Well, let's see.
You've got a series resonant tank circuit. C = 1u, L = 8.2m, R = 1. V(0) = 350, I(0) = 0.
The parameters are:
Resonant impedance Zo = sqrt(L/C) = sqrt(8200), about 90 ohms.
Resonant frequency, well I don't really care because it's on a scaled horizontal axis anyway. But that's Fo = 1 / (2*pi*sqrt(L*C)) if you like. (The exact frequency of zero crossings is the pseudofrequency: it's not a periodic system, because the amplitude is decaying between zeroes. Usually, this has a damping term that decreases the frequency slightly.)
Q factor Zo / R = 90, which means it will decay by e in about 90 cycles. Which... uh... hmm.
You didn't change the defaults, did you?
Yeah, LTSpice does that...
In fact, it's decayed that far in about 2.5 cycles, so the ESR + DCR total is around 36 ohms. (Seems awfully high for defaults, but there may be a parallel equivalent instead.)

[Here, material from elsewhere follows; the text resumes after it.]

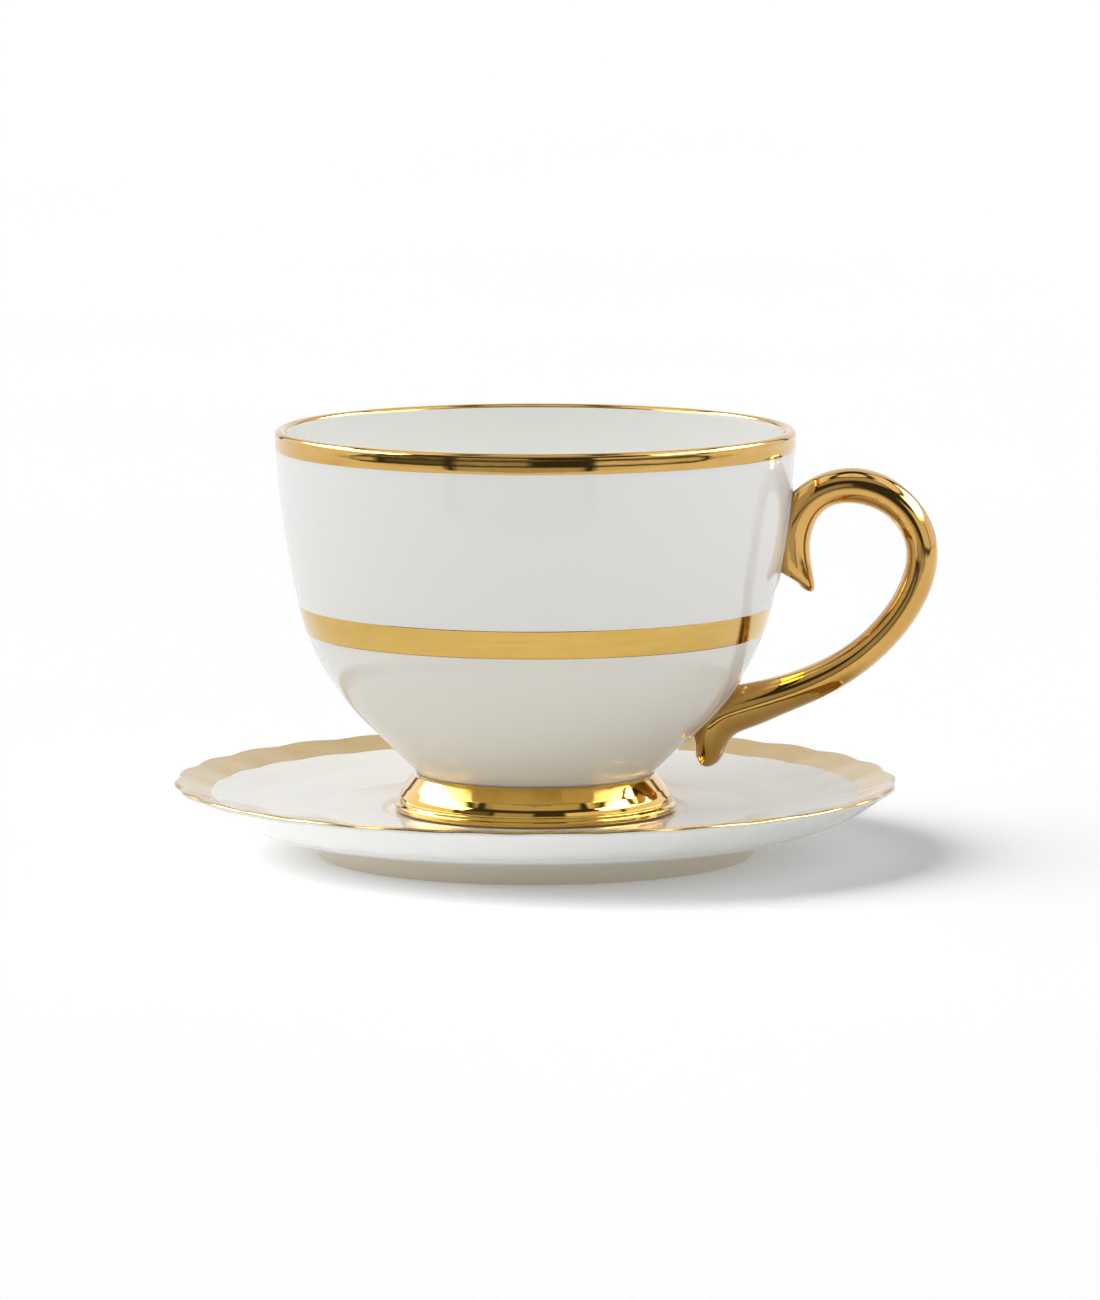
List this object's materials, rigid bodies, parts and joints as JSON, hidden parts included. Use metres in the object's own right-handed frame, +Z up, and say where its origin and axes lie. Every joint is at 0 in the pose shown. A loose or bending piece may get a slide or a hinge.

Anyway, since the resonant impedance is 90 ohms, we know the first quarter wave has to be a current maxima, where Ipk <= Vpk / Zo, or 3.89A.
It's actually more like 3.5A on the first peak, another indicator of circuit losses.
So the damping is wrong because of parasitics (and possibly numerical stability; try GEAR solver and RELTOL = 0.0001), but the peak values, early on, are consistent.